When the day arrived, I went over to the pastor’s house so that we could drive out together. The other elders were going to meet us there. We were getting ready to leave when the pastor snapped his fingers and said, “Almost forgot the oil.” We went back inside to the kitchen, where the pastor took a square Tupperware container, about the size of a large sandwich, from the cabinet. He found a bottle of olive oil in the pantry and sloshed about a half-cup into the Tupperware and snapped on the lid. “Ok, let’s go,” he said.

And I remember thinking, “That’s it? That’s how you’re going to do this?” I had at least expected him to have a small bottle, something that looked dignified and ceremonial. I had expected preparations for the coming rite to have some sort of gravitas. But we returned to the car, where the pastor tossed the container onto the back seat, and we went off to do our duty.

At the elder’s house, we ad the elder’s wife sit in a chair with the rest of us gathered around here. We laid hands on her and took turns praying for her. Then the anointing. The pastor popped the lid off the Tupperware, dipped just the weensiest tips of his middle fingers into the oil, and placed a finger on each of her temples and said his own pastoral prayer. I’m not trying to be irreverent when I say that he looked like he was doing some sort of Vulcan mind-meld. And I’m not exaggerating when I say that the pastor looked…embarrassed. As if he were playacting and didn’t want to be found out.

I suppose this is one of the small elements that ring so true to me in my heart as I chase and stumble along after Catholicism. The Catholics I have met whom I consider to be sincere and devout take sacramentals seriously, and they are quite un-self-conscious about using and reverencing them.

***

A prominent feature of life in today’s United States is hysteria. Things that once would barely have evoked a raised eyebrow now usher in screeching denunciations and wild threats and overwrought wailing. The fake news media (and God bless Donald Trump if for no other reason than for popularizing that perfectly apt label) have not only fanned the flames of public hysteria, they have poured gasoline all over every tiny spark they’ve discovered.

I can only remember one example of hysteria from my youth. In the mid-Seventies, the movies of Bruce Lee and his subsequent imitators kept martial arts and physical combat in the public’s mind. Anyone who’s ever seen a chop-socky flick knows that the nunchaku (or “nunchucks,” as they are commonly known), two sticks joined together by a chain or cord, a tool originally used as a rice flail in Okinawa, were the object of much fascination and discussion.

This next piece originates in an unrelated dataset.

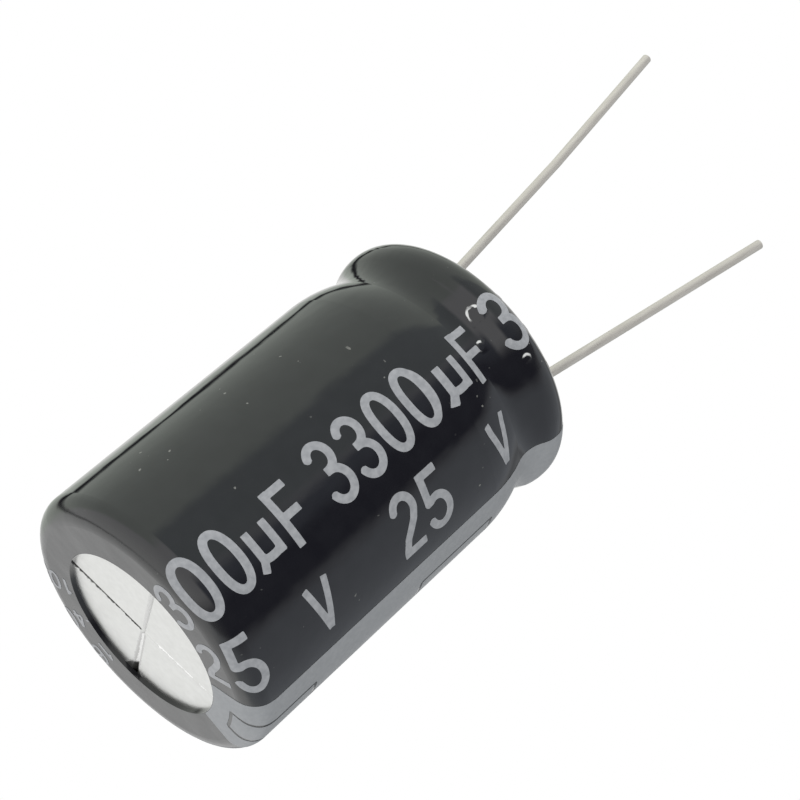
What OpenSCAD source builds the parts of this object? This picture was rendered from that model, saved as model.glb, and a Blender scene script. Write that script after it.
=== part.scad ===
// Radial electrolytic capacitor, standing on its vent end with the leads up.
// The origin is the centre of the vent end, +Z runs to the leads, +X points at the negative lead.

/* [Can] */
// Outer diameter of the aluminium can
can_d = 16; // [15:0.5:22]
// Overall length of the body, sleeve included
body_l = 25.5; // [22:0.5:40]
// Wall of the can
can_wall = 0.3; // [0.2:0.05:0.4]
// Thickness of the can's scored end
can_base = 0.4; // [0.3:0.05:0.6]
// Outer radius between the can's side and its scored end
can_corner_r = 1; // [0.6:0.1:1.6]

/* [Sleeve] */
// Wall of the shrunk sleeve on the side of the can
sleeve_wall = 0.2; // [0.1:0.02:0.3]
// Wall of the sleeve where it has shrunk inwards over the scored end
lip_wall = 0.26; // [0.12:0.02:0.4]
// Opening that the sleeve leaves in the middle of the scored end
window_d = 10.46; // [8:0.1:12]
// Height of the sleeve's rolled edge above the bung
sleeve_edge_up = 0.1; // [0.05:0.05:0.25]

/* [Bead and rim] */
// Depth of the bead below the side of the body
bead_depth = 0.6; // [0.3:0.02:0.7]
// Radius of the hollow of the bead
bead_r = 2.2; // [1.2:0.1:2.5]
// Radius of the body's shoulder, where it begins to slope into the bead
body_shoulder_r = 7.5; // [3:0.5:7.5]
// Radius of the rim's shoulder, where it begins to slope into the bead
rim_shoulder_r = 1.6; // [1:0.1:2]
// Length of the straight stretch between the rim's shoulder and its roll
rim_flat = 0.1; // [0.1:0.05:1]
// How much smaller the rim's radius is than the body's
rim_drop = 0.04; // [0:0.02:0.2]
// Radius of the rim's roll, measured on the sleeve
roll_r = 1.3; // [1:0.05:1.4]
// Angle that the can's edge curls inwards and bites into the bung
curl_angle = 200; // [170:5:215]

/* [Vent] */
// Width of each score where it meets the middle of the cross
score_w = 0.2; // [0.1:0.02:0.3]
// Width of each score at its outer end
score_end_w = 0.44; // [0.3:0.02:0.5]
// Length of each score from the middle of the cross
score_l = 5.8; // [4.5:0.1:6.2]

/* [Bung] */
// Thickness of the rubber bung
bung_t = 5; // [4:0.25:6.5]
// Depth of the bung's outer face below the top of the rim
bung_recess = 0.5; // [0.45:0.05:1]
// Chamfer round the bung's inner face
bung_chamfer = 0.4; // [0.1:0.1:0.8]
// Diameter of the countersink round each lead
countersink_d = 1.8; // [1.2:0.1:2.6]
// Gap between a lead and the narrow end of its hole
lead_gap = 0.05; // [0.02:0.01:0.1]

/* [Leads] */
// Distance between the two leads at the bung
lead_pitch = 7.5; // [6:0.25:8]
// Diameter of the lead wire
lead_d = 0.6; // [0.5:0.1:1]
// Length of the positive lead that stands straight out of the bung
positive_straight = 2.3; // [0.1:0.1:5]
// Length of the positive lead between its two bends
positive_lower_l = 12.8; // [8:0.1:20]
// Length of the positive lead beyond its second bend
positive_upper_l = 11.2; // [4:0.1:20]
// Angle by which the positive lead leans outwards
positive_lean = 6.3; // [0:0.1:15]
// Further angle of the positive lead's upper stretch
positive_curl = 1.5; // [0:0.1:6]
// Length of the negative lead that stands straight out of the bung
negative_straight = 0.1; // [0.1:0.1:5]
// Length of the negative lead's leaning stretch
negative_l = 20.4; // [8:0.1:30]
// Angle by which the negative lead leans outwards
negative_lean = 9.4; // [0:0.1:15]
// Radius of the bends in the leads
lead_bend_r = 4; // [2:0.5:8]

/* [Tabs] */
// Diameter of the round boss of each tab inside the bung
boss_d = 2.2; // [1.6:0.1:2.6]
// Depth of the boss's top below the bung's outer face
boss_depth = 1.3; // [1:0.1:2]
// Length of the boss below the bung
boss_tail = 0.5; // [0.3:0.1:0.8]
// Height of the tapered stretch between the boss and the flat paddle
taper_h = 1; // [0.6:0.1:1.4]
// Width of the flat paddle
paddle_w = 2.4; // [1.6:0.1:3]
// Thickness of the flat paddle
paddle_t = 0.22; // [0.15:0.01:0.3]
// Gap on each face of the paddle inside the winding
paddle_gap = 0.02; // [0.01:0.01:0.04]

/* [Winding] */
// Diameter of the hollow core of the winding
core_d = 3; // [2:0.2:4]
// Thickness of the etched anode foil
anode_t = 0.1; // [0.08:0.01:0.14]
// Thickness of the cathode foil
cathode_t = 0.05; // [0.03:0.01:0.08]
// Thickness of each paper separator
paper_t = 0.05; // [0.04:0.01:0.08]
// Gap between neighbouring layers
layer_gap = 0.01; // [0.008:0.002:0.02]
// How far the papers stand out beyond the foils at each end
paper_margin = 0.8; // [0.4:0.1:1.4]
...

Popular movies aimed at teenagers and young folks always influence the culture, and the martial arts movies spurred youngsters to obtain or make their own nunchaku. Large numbers of teen boys carried a pair of “nunchucks” to school, only to see them confiscated by a vice principal after getting caught whirling them around during shop class and perhaps whacking some Poindexter between the shoulder blades during study hall. The popularity of these ancient oriental weapons (cue the Lalo Schifrin music) scared the crap out of adults, particularly school administrators and police officials. Letters to editors were written, meetings were convened, editorials were published, fears were expressed, and before anyone could yell “O’Hara!”, nunchaku were being banned as horrifyingly deadly weapons, weapons so lethal they should be be kept in safes underground with black mambas and honey badgers as guards.

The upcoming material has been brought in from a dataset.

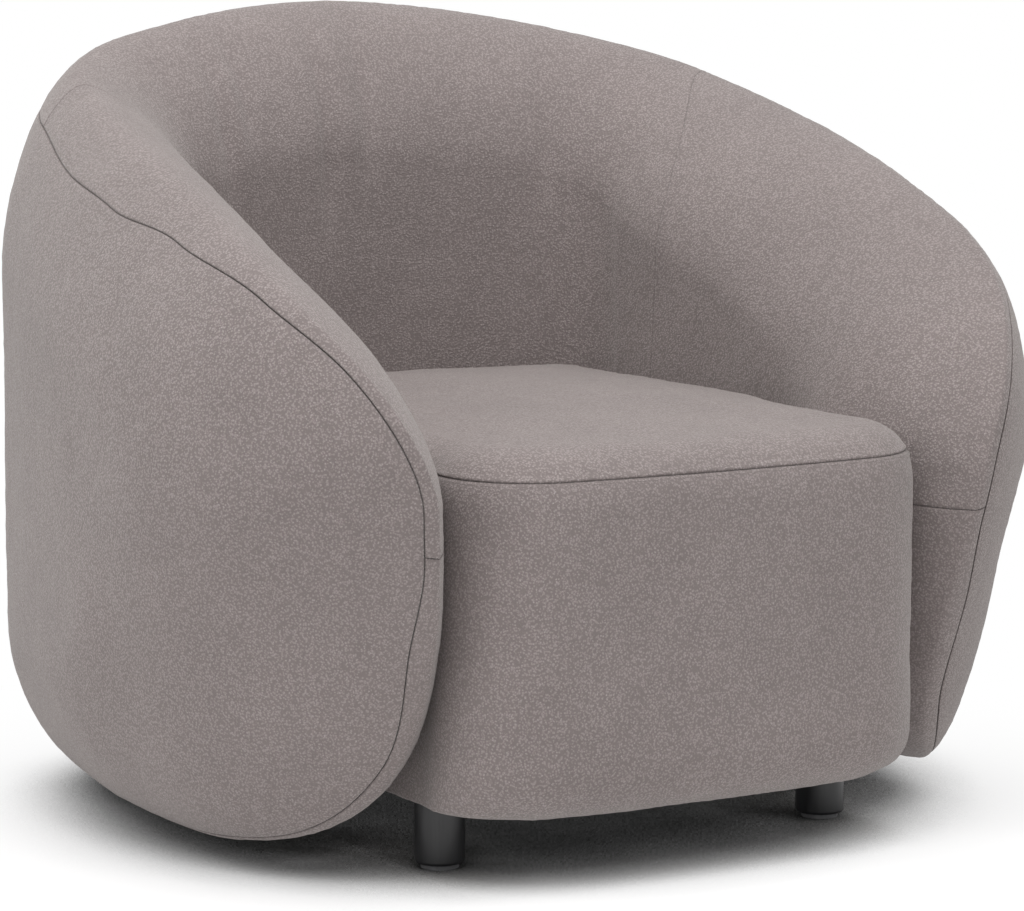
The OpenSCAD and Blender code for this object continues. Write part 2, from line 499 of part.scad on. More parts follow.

And as a mediocre teen, even I had the good sense to see that it was all a farcical overreaction. I mean, any clown with a baseball bat or a broom handle could whip the ass off of anyone stupid enough to pull a pair of nunchaku. But the damage was done. It took decades before sober adults came to understand that nunchaku were no more dangerous than Jim Fixx with scissors. They look impressive, sure. But give me a sharp stick any day.

***

I’m not really sure why that last four paragraphs came tumbling out of my fingers, but I’ll leave it be.  It feels so good to be home, to be Friday night, to be tranquil in my soul after a very un-tranquil week. I hope all of my readers are well and at peace. I continue to pray for you all, my friends.